(A block of data)

————

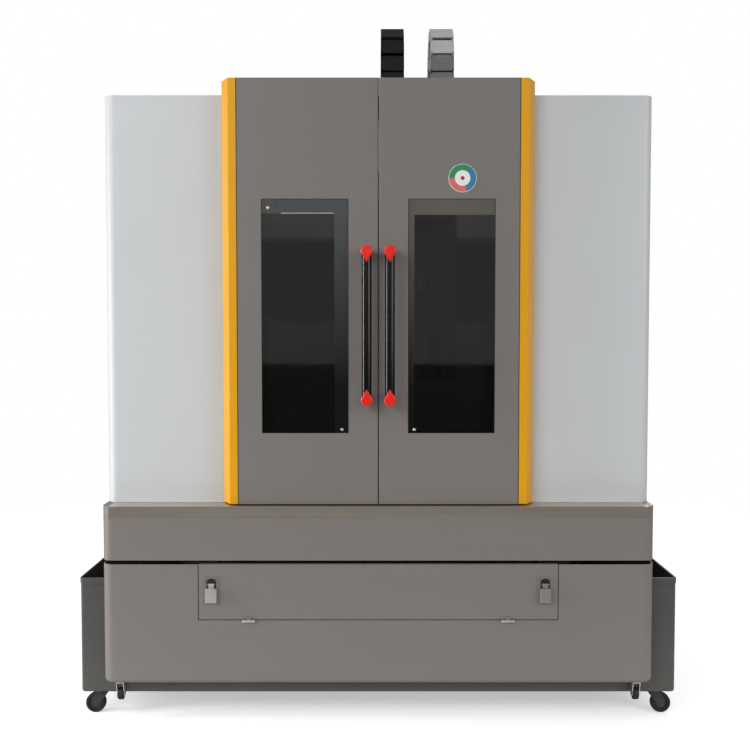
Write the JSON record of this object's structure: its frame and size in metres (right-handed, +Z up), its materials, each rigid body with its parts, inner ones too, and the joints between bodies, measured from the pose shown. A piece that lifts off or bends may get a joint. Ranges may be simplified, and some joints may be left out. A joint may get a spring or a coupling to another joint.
{
  "type": "cnc gantry milling machine",
  "caption": "Enclosed gantry milling machine with sliding front doors, a moving table, a spindle head and a roll-out coolant tank.",
  "frame": {"origin": "floor level under the middle of the machine", "axes": "+Z up, the doors look along -Y, +X to the right as one faces the doors"},
  "size_m": [2.244, 2.253, 2.7983],
  "materials": {
    "taupe_paint": "fine textured powder coat",
    "white_paint": "smooth powder coat",
    "yellow_paint": "smooth powder coat",
    "tank_paint": "satin powder coat",
    "casting_paint": "machine enamel on cast iron",
    "ground_iron": "ground",
    "stainless": "brushed",
    "rail_steel": "ground",
    "spindle_steel": "turned",
    "zinc_steel": "zinc plated",
    "motor_black": "satin",
    "handle_black": "satin powder coat",
    "handle_red": "moulded",
    "tinted_glass": "tinted safety glass",
    "chain_black": "moulded nylon",
    "chain_grey": "moulded nylon",
    "bellows_cloth": "coated cloth",
    "caster_steel": "satin",
    "wheel_black": "moulded",
    "cabinet_paint": "textured powder coat",
    "pump_paint": "satin"
  },
  "bodies": {
    "machine": {"base_casting": "casting_paint", "leveling_feet": "zinc_steel", "left_column": "casting_paint", "right_column": "casting_paint", "cross_beam": "casting_paint", "y_rails": "rail_steel", "x_rails": "rail_steel", "axis_motors": "motor_black", "upper_skirt": "taupe_paint", "sill_strip": "stainless", "left_shell": "white_paint", "right_shell": "white_paint", "rear_panel": "white_paint", "door_rail": "zinc_steel", "electrical_cabinet": "cabinet_paint", "x_chain": "chain_black", "x_bellows": "bellows_cloth", "y_bellows": "bellows_cloth"},
    "left_door": {"left_door_panel": "taupe_paint", "left_window": "tinted_glass", "left_edge_strip": "yellow_paint", "left_handle_bar": "handle_black", "left_handle_caps": "handle_red"},
    "right_door": {"right_door_panel": "taupe_paint", "right_window": "tinted_glass", "right_edge_strip": "yellow_paint", "right_handle_bar": "handle_black", "right_handle_caps": "handle_red"},
    "table": {"worktable": "ground_iron"},
    "saddle": {"saddle": "casting_paint", "z_rails": "rail_steel", "z_motor": "motor_black", "black_chain": "chain_black", "grey_chain": "chain_grey"},
    "head": {"z_head": "casting_paint", "spindle_housing": "spindle_steel"},
    "spindle": {"spindle_shaft": "rail_steel"},
    "x_screw": {"x_screw": "rail_steel"},
    "y_screw": {"y_screw": "rail_steel"},
    "z_screw": {"z_screw": "rail_steel"},
    "tank": {"coolant_tank": "tank_paint", "chip_tray": "stainless", "coolant_pump": "pump_paint", "front_cover": "taupe_paint", "small_caster_forks": "zinc_steel"},
    "flap": {"flap_panel": "taupe_paint", "latch_plates": "stainless"},
    "left_latch": {"left_latch_lever": "stainless"},
    "right_latch": {"right_latch_lever": "stainless"},
    "cabinet_door": {"cabinet_door": "cabinet_paint"},
    "left_small_wheel": {"left_small_wheel": "wheel_black"},
    "right_small_wheel": {"right_small_wheel": "wheel_black"},
    "front_left_caster_fork": {"front_left_caster_fork": "caster_steel"},
    "front_left_caster_wheel": {"front_left_caster_wheel": "wheel_black"},
    "front_right_caster_fork": {"front_right_caster_fork": "caster_steel"},
    "front_right_caster_wheel": {"front_right_caster_wheel": "wheel_black"},
    "rear_left_caster_fork": {"rear_left_caster_fork": "caster_steel"},
    "rear_left_caster_wheel": {"rear_left_caster_wheel": "wheel_black"},
    "rear_right_caster_fork": {"rear_right_caster_fork": "caster_steel"},
    "rear_right_caster_wheel": {"rear_right_caster_wheel": "wheel_black"}
  },
  "joints": [
    {"name": "left_door_slide", "type": "slide", "parent": "machine", "child": "left_door", "axis": [-1, 0, 0], "range_m": [0, 0.42]},
    {"name": "right_door_slide", "type": "slide", "parent": "machine", "child": "right_door", "axis": [1, 0, 0], "range_m": [0, 0.42]},
    {"name": "x_slide", "type": "slide", "parent": "machine", "child": "saddle", "axis": [1, 0, 0], "range_m": [-0.572, 0.228], "deforming": ["x_chain", "x_bellows"]},
    {"name": "y_slide", "type": "slide", "parent": "machine", "child": "table", "axis": [0, 1, 0], "range_m": [-0.35, 0.35], "deforming": ["y_bellows"]},
    {"name": "z_slide", "type": "slide", "parent": "saddle", "child": "head", "axis": [0, 0, 1], "range_m": [-0.33, 0], "deforming": ["black_chain", "grey_chain"]},
    {"name": "spindle_spin", "type": "hinge", "parent": "head", "child": "spindle", "pos_m": [0.172, -0.2075, 1.32], "axis": [0, 0, 1], "continuous": true},
    {"name": "x_screw_spin", "type": "hinge", "parent": "machine", "child": "x_screw", "pos_m": [0, 0.066, 1.7], "axis": [1, 0, 0], "continuous": true},
    {"name": "y_screw_spin", "type": "hinge", "parent": "machine", "child": "y_screw", "pos_m": [0, -0.2075, 0.719], "axis": [0, 1, 0], "continuous": true},
    {"name": "z_screw_spin", "type": "hinge", "parent": "saddle", "child": "z_screw", "pos_m": [0.172, -0.0415, 1.232], "axis": [0, 0, 1], "continuous": true},
    {"name": "tank_slide", "type": "slide", "parent": "machine", "child": "tank", "axis": [0, -1, 0], "range_m": [0, 1.2]},
    {"name": "flap_hinge", "type": "hinge", "parent": "tank", "child": "flap", "pos_m": [0, -1.082, 0.385], "axis": [1, 0, 0], "range_deg": [0, 100]},
    {"name": "cabinet_door_hinge", "type": "hinge", "parent": "machine", "child": "cabinet_door", "pos_m": [0.4, 1.1185, 1.5], "axis": [0, 0, -1], "range_deg": [0, 110]},
    {"name": "left_latch_turn", "type": "hinge", "parent": "flap", "child": "left_latch", "pos_m": [-0.615, -1.0838, 0.522], "axis": [-1, 0, 0], "range_deg": [0, 75]},
    {"name": "left_small_wheel_spin", "type": "hinge", "parent": "tank", "child": "left_small_wheel", "pos_m": [-0.96, -1.0425, 0.1015], "axis": [1, 0, 0], "continuous": true},
    {"name": "right_latch_turn", "type": "hinge", "parent": "flap", "child": "right_latch", "pos_m": [0.615, -1.0838, 0.522], "axis": [-1, 0, 0], "range_deg": [0, 75]},
    {"name": "right_small_wheel_spin", "type": "hinge", "parent": "tank", "child": "right_small_wheel", "pos_m": [0.96, -1.0425, 0.1015], "axis": [1, 0, 0], "continuous": true},
    {"name": "front_left_caster_swivel", "type": "hinge", "parent": "tank", "child": "front_left_caster_fork", "pos_m": [-1.053, -0.9605, 0.092], "axis": [0, 0, 1], "continuous": true},
    {"name": "front_left_caster_spin", "type": "hinge", "parent": "front_left_caster_fork", "child": "front_left_caster_wheel", "pos_m": [-1.078, -0.9605, 0.0375], "axis": [0, 1, 0], "continuous": true},
    {"name": "front_right_caster_swivel", "type": "hinge", "parent": "tank", "child": "front_right_caster_fork", "pos_m": [1.053, -0.9605, 0.092], "axis": [0, 0, 1], "continuous": true},
    {"name": "front_right_caster_spin", "type": "hinge", "parent": "front_right_caster_fork", "child": "front_right_caster_wheel", "pos_m": [1.078, -0.9605, 0.0375], "axis": [0, 1, 0], "continuous": true},
    {"name": "rear_left_caster_swivel", "type": "hinge", "parent": "tank", "child": "rear_left_caster_fork", "pos_m": [-1.053, 0.5705, 0.092], "axis": [0, 0, 1], "continuous": true},
    {"name": "rear_left_caster_spin", "type": "hinge", "parent": "rear_left_caster_fork", "child": "rear_left_caster_wheel", "pos_m": [-1.078, 0.5705, 0.0375], "axis": [0, 1, 0], "continuous": true},
    {"name": "rear_right_caster_swivel", "type": "hinge", "parent": "tank", "child": "rear_right_caster_fork", "pos_m": [1.053, 0.5705, 0.092], "axis": [0, 0, 1], "continuous": true},
    {"name": "rear_right_caster_spin", "type": "hinge", "parent": "rear_right_caster_fork", "child": "rear_right_caster_wheel", "pos_m": [1.078, 0.5705, 0.0375], "axis": [0, 1, 0], "continuous": true}
  ],
  "couplings": [
    {"joint": "x_screw_spin", "follows": "x_slide", "rad_per_m": 314.16},
    {"joint": "y_screw_spin", "follows": "y_slide", "rad_per_m": 314.16},
    {"joint": "z_screw_spin", "follows": "z_slide", "rad_per_m": 314.16}
  ]
}
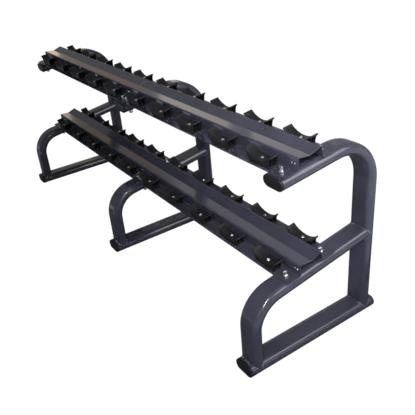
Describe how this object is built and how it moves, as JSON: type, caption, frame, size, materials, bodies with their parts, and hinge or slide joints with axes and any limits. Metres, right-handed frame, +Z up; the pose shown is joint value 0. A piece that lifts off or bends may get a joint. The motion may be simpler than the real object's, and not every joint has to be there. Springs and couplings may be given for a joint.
{
  "type": "two-tier dumbbell rack",
  "caption": "Free-standing rack of bent flat-oval tube frames and pressed beams, with moulded saddles on two forward-tilted tiers that cradle dumbbell heads.",
  "frame": {"origin": "on the floor, under the middle of the rack", "axes": "+X along the rack's length, -Y towards its front where the tiers slope down, +Z up"},
  "size_m": [2.41, 0.684, 0.8722],
  "materials": {
    "powder_coat": "gloss dark blue-grey powder coat",
    "moulding": "satin black moulded plastic",
    "plated": "bright plated steel"
  },
  "bodies": {
    "root": {"left_base_tube": "powder_coat", "left_rear_post": "powder_coat", "left_front_leg": "powder_coat", "middle_base_tube": "powder_coat", "middle_rear_post": "powder_coat", "middle_front_leg": "powder_coat", "right_base_tube": "powder_coat", "right_rear_post": "powder_coat", "right_front_leg": "powder_coat", "lower_left_beam": "powder_coat", "lower_right_beam": "powder_coat", "upper_left_beam": "powder_coat", "upper_right_beam": "powder_coat", "saddle_lower_front_1": "moulding", "saddle_lower_front_2": "moulding", "saddle_lower_front_3": "moulding", "saddle_lower_front_4": "moulding", "saddle_lower_front_5": "moulding", "saddle_lower_front_6": "moulding", "saddle_lower_front_7": "moulding", "saddle_lower_front_8": "moulding", "saddle_lower_front_9": "moulding", "saddle_lower_front_10": "moulding", "saddle_lower_rear_1": "moulding", "saddle_lower_rear_2": "moulding", "saddle_lower_rear_3": "moulding", "saddle_lower_rear_4": "moulding", "saddle_lower_rear_5": "moulding", "saddle_lower_rear_6": "moulding", "saddle_lower_rear_7": "moulding", "saddle_lower_rear_8": "moulding", "saddle_lower_rear_9": "moulding", "saddle_lower_rear_10": "moulding", "saddle_upper_front_1": "moulding", "saddle_upper_front_2": "moulding", "saddle_upper_front_3": "moulding", "saddle_upper_front_4": "moulding", "saddle_upper_front_5": "moulding", "saddle_upper_front_6": "moulding", "saddle_upper_front_7": "moulding", "saddle_upper_front_8": "moulding", "saddle_upper_front_9": "moulding", "saddle_upper_front_10": "moulding", "saddle_upper_rear_1": "moulding", "saddle_upper_rear_2": "moulding", "saddle_upper_rear_3": "moulding", "saddle_upper_rear_4": "moulding", "saddle_upper_rear_5": "moulding", "saddle_upper_rear_6": "moulding", "saddle_upper_rear_7": "moulding", "saddle_upper_rear_8": "moulding", "saddle_upper_rear_9": "moulding", "saddle_upper_rear_10": "moulding", "base_end_caps": "moulding", "arm_end_caps": "moulding", "saddle_screws": "plated", "saddle_nuts": "plated", "frame_bolts": "plated", "frame_washers": "plated", "frame_nuts": "plated"}
  },
  "joints": []
}
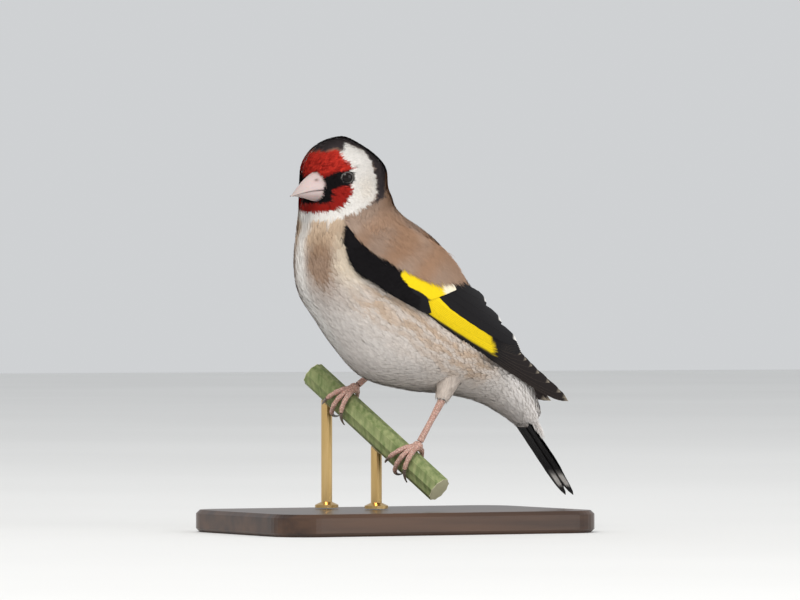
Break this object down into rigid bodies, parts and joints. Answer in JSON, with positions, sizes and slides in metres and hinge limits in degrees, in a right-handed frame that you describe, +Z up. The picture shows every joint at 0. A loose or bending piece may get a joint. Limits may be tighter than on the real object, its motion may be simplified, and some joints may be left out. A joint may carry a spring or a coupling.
{
  "type": "european goldfinch museum model",
  "caption": "Life-size still songbird with red mask, yellow wing panel and forked tail, gripping a cut plant stem on a plain two-rod stand.",
  "frame": {"origin": "centre of the stand base's underside", "axes": "+Z up, the bird faces -Y with its tail towards +Y, its left side is +X"},
  "size_m": [0.064, 0.1016, 0.1064],
  "materials": {
    "head_plumage": "short dense feathers, crimson mask, white cheeks, black crown",
    "body_plumage": "soft body feathers, tawny back and flanks, whitish belly",
    "flight_feathers": "black vanes with yellow wing panel and white tips",
    "bill_horn": "smooth pinkish horn",
    "eye": "wet dark brown eye",
    "leg_skin": "scaled flesh-coloured skin",
    "claw_horn": "grey-brown horn",
    "stem": "ribbed dry-green plant stem with pale cut ends",
    "stand_wood": "dark satin wood",
    "stand_metal": "satin brass rod"
  },
  "bodies": {
    "root": {"head": "head_plumage", "neck": "body_plumage", "torso": "body_plumage", "rump": "body_plumage", "thigh_left": "body_plumage", "thigh_right": "body_plumage", "tail": "flight_feathers", "wing_left": "flight_feathers", "wing_right": "flight_feathers", "bill_upper": "bill_horn", "bill_lower": "bill_horn", "eye_left": "eye", "shank_left": "leg_skin", "foot_left": "leg_skin", "claw_inner_left": "claw_horn", "claw_middle_left": "claw_horn", "claw_outer_left": "claw_horn", "claw_rear_left": "claw_horn", "eye_right": "eye", "shank_right": "leg_skin", "foot_right": "leg_skin", "claw_inner_right": "claw_horn", "claw_middle_right": "claw_horn", "claw_outer_right": "claw_horn", "claw_rear_right": "claw_horn", "stand_perch": "stem", "stand_base": "stand_wood", "stand_rod_tall": "stand_metal", "stand_rod_short": "stand_metal"}
  },
  "joints": []
}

————

> **GOAL**
Copy every single line of the material above that holds "this".

> **CORRECT RESPONSE**
Write the JSON record of this object's structure: its frame and size in metres (right-handed, +Z up), its materials, each rigid body with its parts, inner ones too, and the joints between bodies, measured from the pose shown. A piece that lifts off or bends may get a joint. Ranges may be simplified, and some joints may be left out. A joint may get a spring or a coupling to another joint.
Describe how this object is built and how it moves, as JSON: type, caption, frame, size, materials, bodies with their parts, and hinge or slide joints with axes and any limits. Metres, right-handed frame, +Z up; the pose shown is joint value 0. A piece that lifts off or bends may get a joint. The motion may be simpler than the real object's, and not every joint has to be there. Springs and couplings may be given for a joint.
Break this object down into rigid bodies, parts and joints. Answer in JSON, with positions, sizes and slides in metres and hinge limits in degrees, in a right-handed frame that you describe, +Z up. The picture shows every joint at 0. A loose or bending piece may get a joint. Limits may be tighter than on the real object, its motion may be simplified, and some joints may be left out. A joint may carry a spring or a coupling.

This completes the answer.